A microstructure-based model was developed to simulate the mechanical behaviour of polycrystalline Ni-based superalloys containing gamma’ and gamma’’ precipitates and processed by casting and forging.
The model was based on a multiscale approach in which deformation and failure mechanisms as well as microstructural features and defectology are progressively incorporated at three different levels: micron-sized single crystals and small size polycrystals, polycrystalline specimens and components. In this way, the microstructural features which control the mechanical performance (precipitate structure, grain size, texture, porosity, surface condition, etc.) can be taken into account at the appropriate length scale.
The basic tool to predict the mechanical performance of polycrystalline specimens were the finite element simulation of a representative volume element of the microstructure. Crystal plasticity models for Ni-based superalloys were used to simulate the grain behaviour and the model parameters (as well as the grain boundary properties) were obtained from micromechanical tests on single crystals and bicrystals milled from the polycrystalline specimens by focus ion beam in both cast and forged materials. As opposed to purely phenomenological models, relevant microstructural parameters (grain size, texture, etc.), process-specific defects (shrinkage porosity, inclusions, light etching features, etc.), and surface condition can be accounted for in this strategy by modifying the geometric features of the representative volume element.

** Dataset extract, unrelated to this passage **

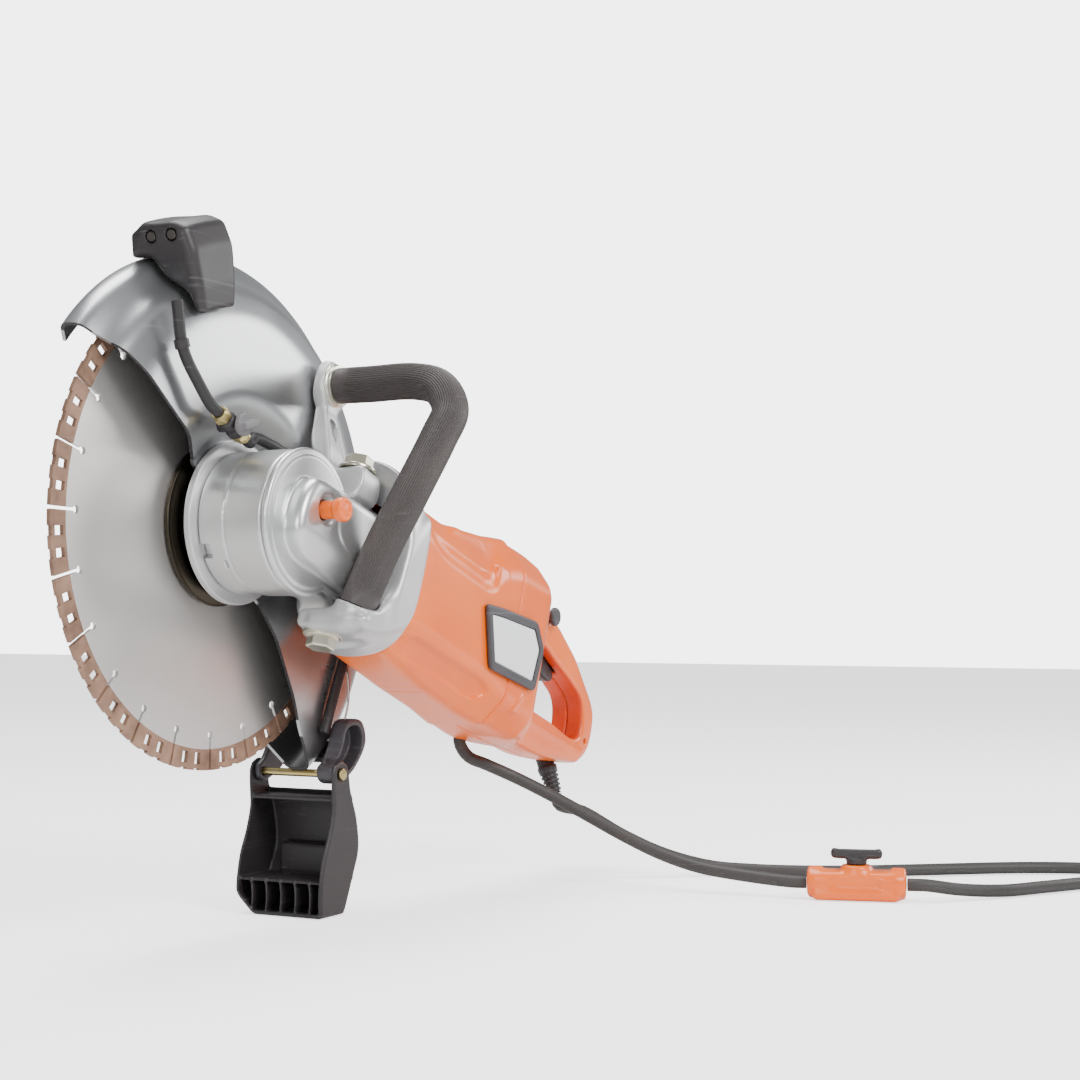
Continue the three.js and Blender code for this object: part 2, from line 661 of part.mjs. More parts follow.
// The cast arm carries the handle's far end, up from the flange's top.
const ARM_X = [-70, -42];
const armEndY = handleStart - CLEAR * 2 - 5;
const ARM_LEDGE_Z = NECK_HALF_Z + 24; // where the upper bolt seats
const ARM_Y0 = 31.5; // just outside the guard's near wall
function bracketArm() {
  const top = HANDLE_TOP_Z;
  const outline = [
    [armEndY, top - 13], [armEndY, top + 13], [armEndY - 4, top + 15], [ARM_Y0 + 1, top + 13], [ARM_Y0, top + 6],
    [ARM_Y0, top - 30], [ARM_Y0 + 3, 84], [44, NECK_HALF_Z + 30], [54, NECK_HALF_Z + CLEAR],
    [86, NECK_HALF_Z + CLEAR], [86, ARM_LEDGE_Z], [60, ARM_LEDGE_Z], [52, 82], [armEndY, 104],
  ];
  const leg = frontPlate(outline, ARM_X[0], ARM_X[1], 2, 1);
  return without(leg, rod(HOUSING_R + 2, 20, 120, 0, 0, 40));
}
add("upper_bracket_arm", bracketArm(), silver);

// Hexagon bolts clamp the handle's two ends: the upper from above, the lower from below.
function hexBolt(x, y, z, way) {
  const head = new THREE.CylinderGeometry(10, 11, 8, 6).rotateX((Math.PI / 2) * way).translate(0, 0, 5 * way);
  const washer = new THREE.CylinderGeometry(14, 14, 2.5, 20).rotateX((Math.PI / 2) * way);
  return joined(head, washer).translate(x, y, z + 1.25 * way);
}
add("upper_bolt", hexBolt(-56, 74, ARM_LEDGE_Z + CLEAR, 1), zinc);

// The flange's lug reaches forward under the neck and takes the handle's near end.
const LUG_Z = [-62, -48];
function lowerLug() {
  const down = HANDLE_END.clone().sub(handlePath[handlePath.length - 2]).normalize();
  const start = HANDLE_END.clone().addScaledVector(down, 1);
  const cup = pinBetween(start, start.clone().addScaledVector(down, 12), HANDLE_TUBE_R + 1.5, 14);
  return joined(cup, block(FLANGE_X1 - 4, -40, 60, 101, ...LUG_Z));
}
add("handle_flange", joined(handleFlange(), lowerLug()), silver);
add("lower_bolt", hexBolt(-57, 72, LUG_Z[0] - CLEAR, -1), zinc);

// ---- Motor housing and rear handle ----
// Reads a value between stations of [x, value], which run rearwards.
function between(stations, x) {
  if (x >= stations[0][0]) return stations[0][1];
  for (let i = 1; i < stations.length; i += 1) {
    const [x0, v0] = stations[i - 1];
    const [x1, v1] = stations[i];
    if (x >= x1) return v0 + ((v1 - v0) * (x0 - x)) / (x0 - x1);
  }
  return stations[stations.length - 1][1];
}

const bodyTop = [[FLANGE_X0, 60], [-179, 65], [-227, 78], [BODY_X0, 88]];
const bodyBottom = [[FLANGE_X0, -62], [-168, -68], [BODY_X0, -70]];
function bodyHull(inset, x0, x1) {
  const section = Array.from({ length: 28 }, (_, i) => {
    const angle = ((i + 0.5) / 28) * 2 * Math.PI;
    const [c, s] = [Math.cos(angle), Math.sin(angle)];
    const r = (c ** 4 + s ** 4) ** -0.25;
    return [r * c, r * s];
  });
  return carried(shapeOf(section), 6, (u, v, t) => {
    const x = x0 + t * (x1 - x0);
    const [high, low] = [between(bodyTop, x) - inset, between(bodyBottom, x) + inset];
    const reach = u > 0 ? BODY_HALF_W : MOTOR_Y - BODY_GUARD_Y;
    return at(x, MOTOR_Y + u * (reach - inset), (high + low) / 2 + (v * (high - low)) / 2);
  });
}
const bodyFront = FLANGE_X0 - CLEAR;
add("motor_housing", without(bodyHull(0, BODY_X0, bodyFront), bodyHull(BODY_WALL, BODY_X0 - 2, bodyFront + 2)), orange);
add(
  "rear_bearing_plate",
  turnedAlongX([
    [13 + CLEAR, REAR_BEARING_X[0] - 2],
    [MOTOR_Y - BODY_GUARD_Y - BODY_WALL - 1, REAR_BEARING_X[0] - 2],
    [MOTOR_Y - BODY_GUARD_Y - BODY_WALL - 1, REAR_BEARING_X[0] + 2],
    [17, REAR_BEARING_X[0] + 2],
    [17, REAR_BEARING_X[1]],
    [13 + CLEAR, REAR_BEARING_X[1]],
  ]),
  silver,
);

function smooth(points, perSpan = 2) {
  const curve = new THREE.CatmullRomCurve3(points.map(([u, v]) => at(u, v, 0)), false, "centripetal");
  return curve.getPoints((points.length - 1) * perSpan).map((p) => [p.x, p.y]);
}

const rearX = BODY_X0 - CLEAR;
const rearOutline = smooth([
  [rearX, 88], [-288, 90], [-318, 84], [-350, 75], [-386, 64], [-420, 51], [-448, 36], [-466, 18],
  [-473, -5], [-470, -27], [-457, -41], [-432, -48], [-391, -57], [-338, -66], [-290, -70], [rearX, -70],
]);
const HOLE_FRONT_X = -340;
const handleHole = smooth([
  [HOLE_FRONT_X, -16], [-344, -23], [-392, -25], [-438, -26], [-448, -20], [-445, 2], [-438, 11],
  [-422, 17], [-385, 25], [-352, 32], [-343, 29], [HOLE_FRONT_X, 20], [HOLE_FRONT_X, 2],
], 1);
const widthOutline = (inset) => {
  const [wide, slim] = [BODY_HALF_W - inset, GRIP_HALF_W - inset];
  const side = [[rearX + 3, wide], [-304, wide], [-318, wide - 6], [-336, slim + 3], [-346, slim], [-480, slim]];
  const far = side.map(([x, y]) => [x, Math.max(MOTOR_Y - y, BODY_GUARD_Y + inset)]).reverse();
  return [...side.map(([x, y]) => [x, MOTOR_Y + y]), ...far];
};
function topPlate(outline, z0, z1) {
  return new THREE.ExtrudeGeometry(shapeOf(outline), { depth: z1 - z0, bevelEnabled: false }).translate(0, 0, z0);
}
const TRIGGER_HALF_W = 6;
const LOCK_OFF = { x: -355, z: 57, r: 8, stem: 5 };
function handleHull(inset) {
  const y0 = BODY_GUARD_Y + inset;
  const bevel = inset > 0 ? 3 : 5;
  const slab = sidePlate(withHoles(rearOutline, handleHole), y0, MOTOR_Y + BODY_HALF_W - inset, bevel, 2, inset);
  return shared(slab, topPlate(widthOutline(inset), -90, 110));
}
const triggerSlot = block(-402, -342, MOTOR_Y - TRIGGER_HALF_W - CLEAR, MOTOR_Y + TRIGGER_HALF_W + CLEAR, 12, 42);
function rearHandle() {
  const frontMouth = block(
    rearX - 6, rearX + 5, BODY_GUARD_Y + 8, MOTOR_Y + BODY_HALF_W - 8, -62, 80,
  );
  const lockHole = rod(LOCK_OFF.stem + CLEAR, MOTOR_Y + 1, MOTOR_Y + GRIP_HALF_W + 8, LOCK_OFF.x, LOCK_OFF.z, 20);
  return without(handleHull(0), handleHull(BODY_WALL), frontMouth, triggerSlot, lockHole);
}
const rearShell = rearHandle();
const halfSpace = (y0, y1) => block(-500, -200, y0, y1, -120, 130);
add("rear_handle_left", shared(rearShell, halfSpace(MOTOR_Y + CLEAR / 2, 200)), orange);
add("rear_handle_right", shared(rearShell, halfSpace(-60, MOTOR_Y - CLEAR / 2)), orange);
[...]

The proposed model was able to address the effect of temperature (from room temperature up to 700ºC) in the mechanical properties used in the design of components: tensile strength, fatigue, crack propagation and creep. In addition, statistical aspects associated with the scale up from polycrystalline specimens to actual components were incorporated.
A microstructure-based simulation tool has been developed to predict the mechanical behavior of the polycrystalline Ni-based superalloy Inconel 718 under monotonic loading, creep and fatigue. The tool is based in numerical homogenization, linking polycrystalline microstructure (grain size, shape and orientation distributions) and crystal behavior with the macroscopic alloy response. The numerical homogenization is performed by finite element simulations of periodic representative volume elements (RVE) of the microstructure, subjected to a macroscopic strain or stress history: monotonic loading, cyclic loading or creep. The grain behavior is model by crystal plasticity (CP) models developed to represent the monotonic and cyclic response of In718 crystals. The CP models include both physically based and phenomenological assumptions and include the effect of both temperature and grain size. The parameters of the CP model are directly measured from micro-testing on grains (pillar compression) or, if not possible, adjusted by inverse fitting from macroscopic experimental data.

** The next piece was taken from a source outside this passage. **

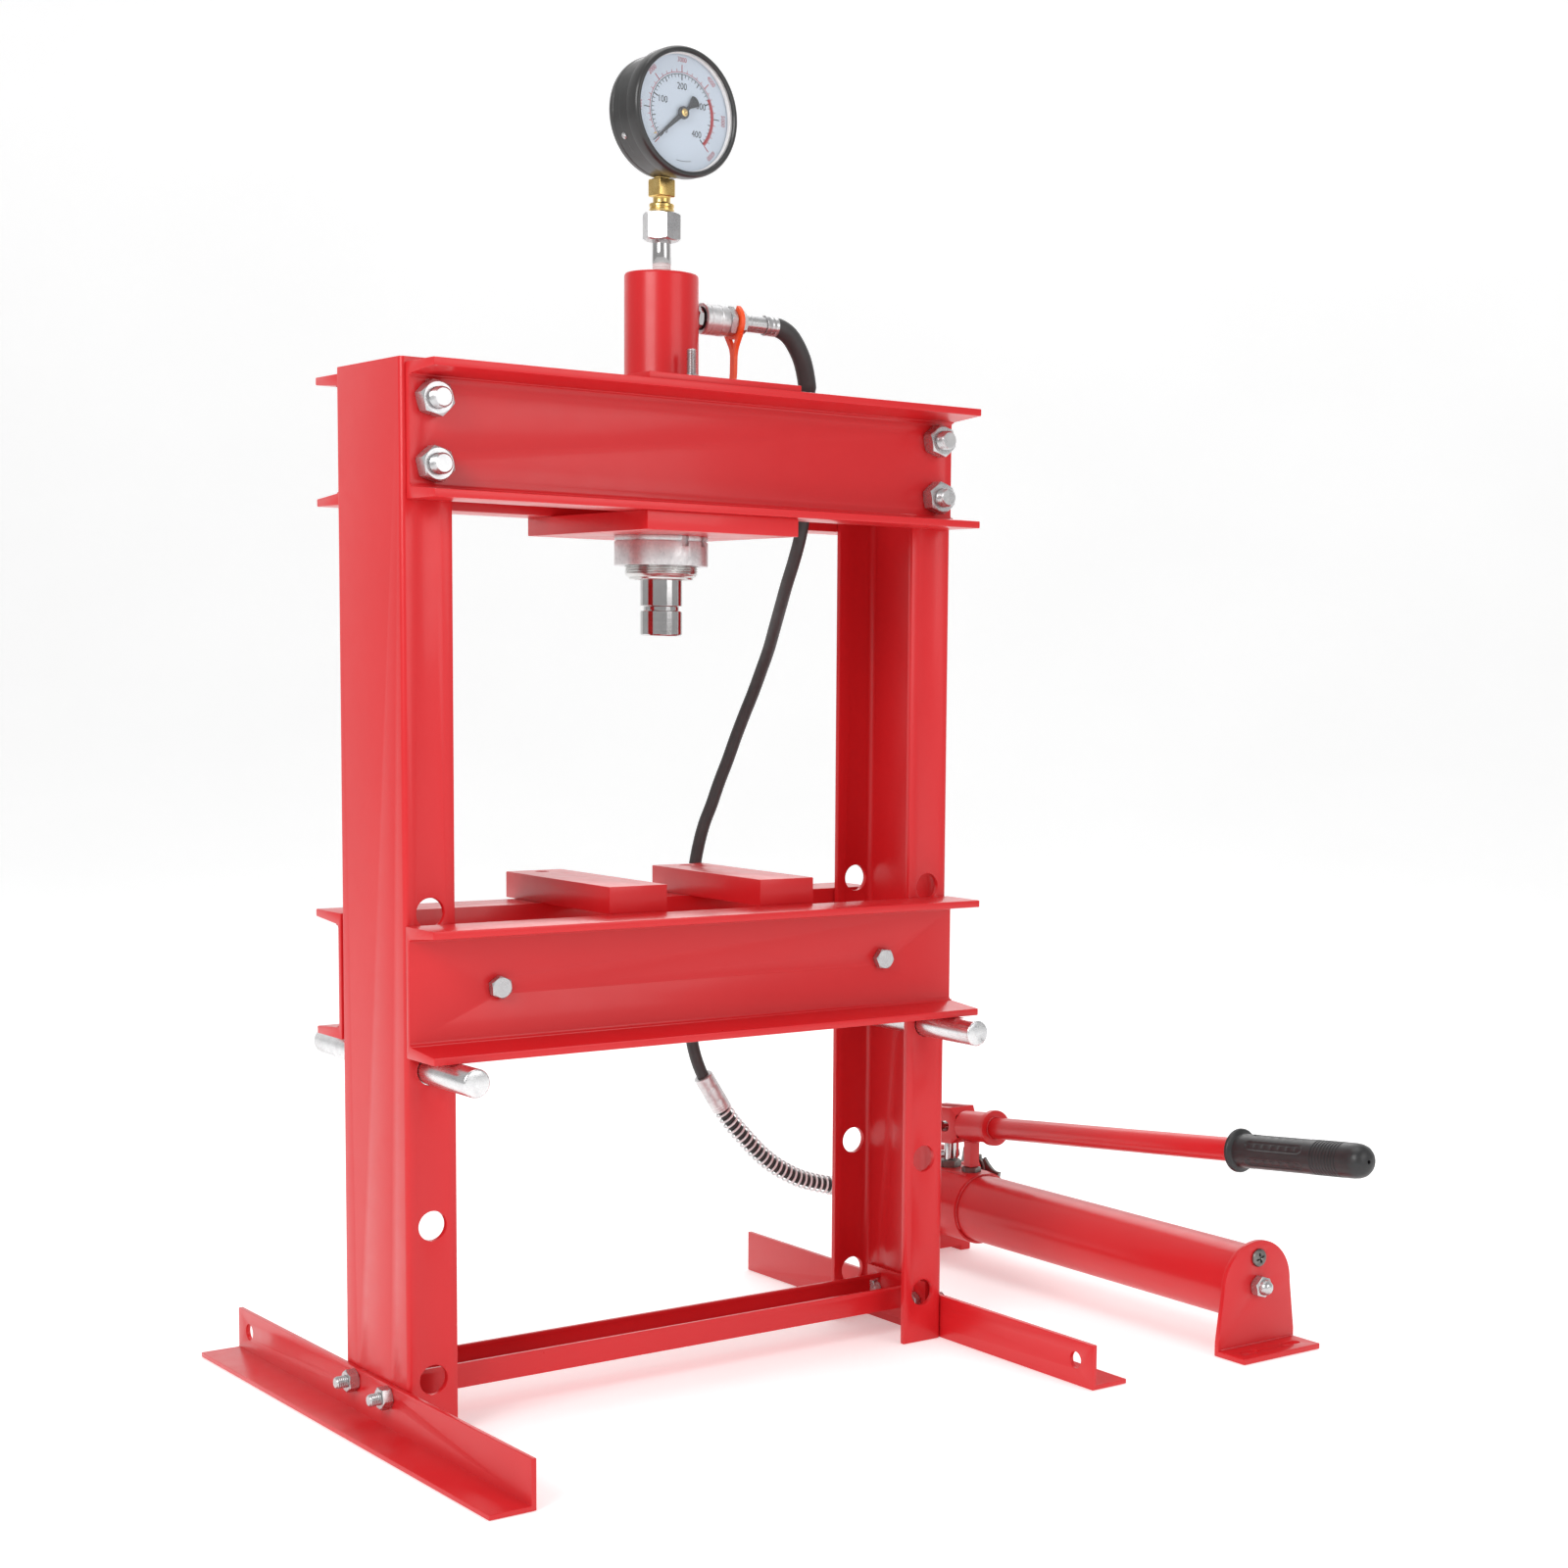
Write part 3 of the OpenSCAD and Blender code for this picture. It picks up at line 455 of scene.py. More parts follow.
def thread(B, m, z0, z1, r, pitch, depth=None, n=40, rows=6, c0=0.0, c1=1.0, cap=True):
    """Threaded bar whose surface is a true helix; the ends are chamfered."""
    depth = depth or 0.6 * pitch
    k_rows = max(4, int(round((z1 - z0) / pitch * rows)))
    verts, rings = [], []
    for i in range(k_rows + 1):
        z = z0 + (z1 - z0) * i / k_rows
        idx = []
        for k in range(n):
            a = 2 * PI * k / n
            u = (z / pitch - k / n) % 1.0
            tri = abs(2 * u - 1)
            rr = r - depth * min(1.0, max(0.0, (tri - 0.10) / 0.78))
            if c1 > 0 and z > z1 - c1:
                rr = min(rr, r - c1 + (z1 - z))
            if c0 > 0 and z < z0 + c0:
                rr = min(rr, r - c0 + (z - z0))
            idx.append(len(verts))
            verts.append(m @ Vector((rr * math.cos(a), rr * math.sin(a), z)))
        rings.append(idx)
    faces = [(a[k], a[(k + 1) % n], b[(k + 1) % n], b[k]) for a, b in zip(rings, rings[1:]) for k in range(n)]
    a, b = len(verts), len(verts) + 1
    verts += [m @ Vector((0, 0, z0)), m @ Vector((0, 0, z1))]
    for k in range(n):
        faces.append((a, rings[0][(k + 1) % n], rings[0][k]))
        faces.append((b, rings[-1][k], rings[-1][(k + 1) % n]))
    return B.add(verts, faces)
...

The microstructure based simulation tool is able to predict the mechanical behavior of an In718 wrought alloy as function of its actual microstructure and operation temperature. For monotonic loading, the tool predicts the stress-strain curve for any temperature, strain rate and microstructure, providing also some design parameters as yield stress and ultimate tensile stress. For an applied constant stress (creep), the models can provide the strain versus time response for a given microstructure and temperature. In the case of cyclic loading, the model is able to predict the material response cycle by cycle including all cyclic characteristics of the alloy: hardening, Bauschinger effect, cyclic softening, ratcheting and mean stress relaxation. Finally, fatigue life models are developed, based on the tool to simulate cyclic behavior and that predict the number of cycles for crack initiation or sample fracture for a given cyclic loading conditions. The tools and models have been tested and adjusted for In718 with different microstructures and at different temperatures. The tool was able to accurately predict the material behavior in all the cases.

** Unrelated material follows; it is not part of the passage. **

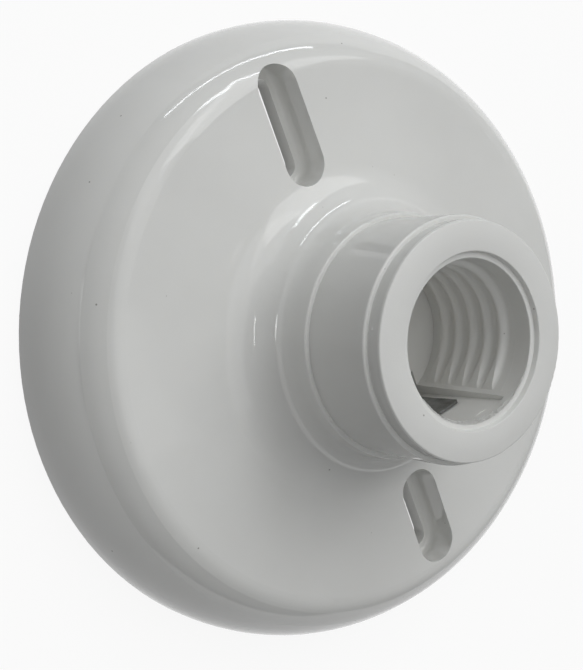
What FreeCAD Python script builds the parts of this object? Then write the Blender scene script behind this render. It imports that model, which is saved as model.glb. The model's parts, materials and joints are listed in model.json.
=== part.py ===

In addition to this deterministic tool, the effect of random distributions of defects (hard particles, voids and surface roughness) has been accounted in the method to provide a stochastical simulation tool, specially for fatigue life prediction. This tool provides a dispersion of fatigue life results for a given level and type of defects and the inherent experimental scatter of fatigue results can be obtained in addition to the average fatigue life.